Djura’s second compatriot simply up and left for Loran. Beastclaw Josef dresses in the same sooty attire as the other two but wearing a Tomb Prospector Hood instead of their black hood. Evidently, he wanted to open graves in the underground ruins. The reason why is apparent from his name as the Beastclaw. Rather than use a saw spear and hunter pistol or portable gatling gun like the other two, Josef has opted for the whittled and bound claws of a darkbeast. From this, we can infer that he had become especially sympathetic to the beasts, perhaps owing to swinging from the opposite extreme — he carries a fire damp blood gem on his person, indicating a particular love for “purification” prior to his change of heart. In the end, his goal was to become closer to the beasts they protected, so he left to acquire power from the lost beast nation. Thus, he became the Beastclaw, where “Izzy’s Admirer” shows that he eventually succumbed to bestial instinct chasing after that high of bloodlust.

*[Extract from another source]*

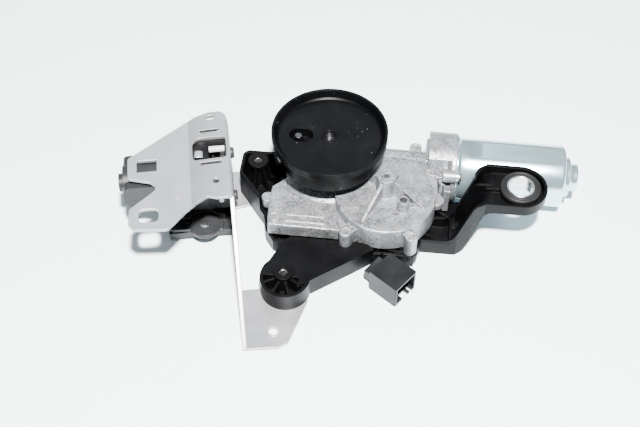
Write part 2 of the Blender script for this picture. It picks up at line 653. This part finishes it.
def makeFloor():
    size = floorSet["size"]
    data = bpy.data.meshes.new("floor")
    data.from_pydata([(-size, -size, 0), (size, -size, 0), (size, size, 0), (-size, size, 0)],
                     [], [(0, 1, 2, 3)])
    floor = bpy.data.objects.new("floor", data)
    scene.collection.objects.link(floor)
    floor.location = (0, 0, baseLevel * mm)
    m = bpy.data.materials.new("floorWhite")
    m.use_nodes = True
    shader = m.node_tree.nodes["Principled BSDF"]
    shader.inputs["Base Color"].default_value = floorSet["colour"]
    shader.inputs["Roughness"].default_value = floorSet["rough"]
    shader.inputs["Specular IOR Level"].default_value = floorSet["specular"]
    data.materials.append(m)


# World: an even pale light
worldSet = {"colour": (0.80, 0.92, 0.96, 1), "strength": 0.36}


def makeWorld():
    world = bpy.data.worlds.new("studio")
    world.use_nodes = True
    background = world.node_tree.nodes["Background"]
    background.inputs["Color"].default_value = worldSet["colour"]
    background.inputs["Strength"].default_value = worldSet["strength"]
    scene.world = world


# Lamps: each stands at one point and is turned to aim at another
lampSet = {
    "key": {"at": (0.11, -0.525, 1.12), "aim": (0, -0.02, -0.02), "size": 0.09, "power": 128.0,
            "colour": (1, 0.985, 0.97)},
    "rear": {"at": (-0.3, 1.3, 1.1), "aim": (0, 0, 0), "size": 1.2, "power": 9.0,
             "colour": (0.86, 0.93, 1.0)},
}


def makeLamps():
    for name, v in lampSet.items():
        data = bpy.data.lights.new(name, "AREA")
        data.shape = "DISK"
        data.size = v["size"]
        data.energy = v["power"]
        data.color = v["colour"]
        lamp = bpy.data.objects.new(name, data)
        scene.collection.objects.link(lamp)
        lamp.location = v["at"]
        away = np.array(v["at"]) - np.array(v["aim"])
        flat = math.hypot(away[0], away[1])
        lamp.rotation_euler = (math.atan2(flat, away[2]), 0, math.atan2(away[0], -away[1]))


# Camera: tilt from straight down, then turn about the upright, in degrees
cameraSet = {"at": (0.05025, -0.5173, 0.577), "tilt": 38.0, "turn": 6.3, "lens": 61.9,
             "sensor": 36.0, "near": 0.01}


def makeCamera():
    v = cameraSet
    camera = bpy.data.objects.new("camera", bpy.data.cameras.new("camera"))
    scene.collection.objects.link(camera)
    camera.data.sensor_width = v["sensor"]
    camera.data.lens = v["lens"]
    camera.data.clip_start = v["near"]
    camera.location = v["at"]
    camera.rotation_euler = (math.radians(v["tilt"]), 0, math.radians(v["turn"]))
    scene.camera = camera


makeFloor()
makeWorld()
makeLamps()
makeCamera()
print("studio done")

That leaves only one to stand by Djura as he continues to train his eyes, and gatling gun, on the city gates. They aren’t looking to recruit, since Djura sends us away even if we promise no hostility toward the beasts. As our senior, he will gift his old Powder Keg badge as a final farewell, but only because it serves no purpose to him at present. Protecting the beasts of Old Yharnam is their personal duty, and they won’t drag others into it. In that case, perhaps showing mercy is weakness, because we can still betray his trust and face retaliation, wondering if we are simply addicted to blood or insanity. Djura advises after killing such a drunkard that the weak-hearted shouldn’t become hunters — a wise statement with precedent. If only he had the self-awareness to take that to heart himself.

… Now, go already. This is a farewell gift to my junior. Because whatever the case, I don’t need it anymore.


You coward! I see, a man suitable for manhunting, are you!? Fine then, no need to hesitate! Become beast food!


… It is blood, or madness you are drunk on…? The weak of heart shouldn’t become hunters. Let me do the hunting!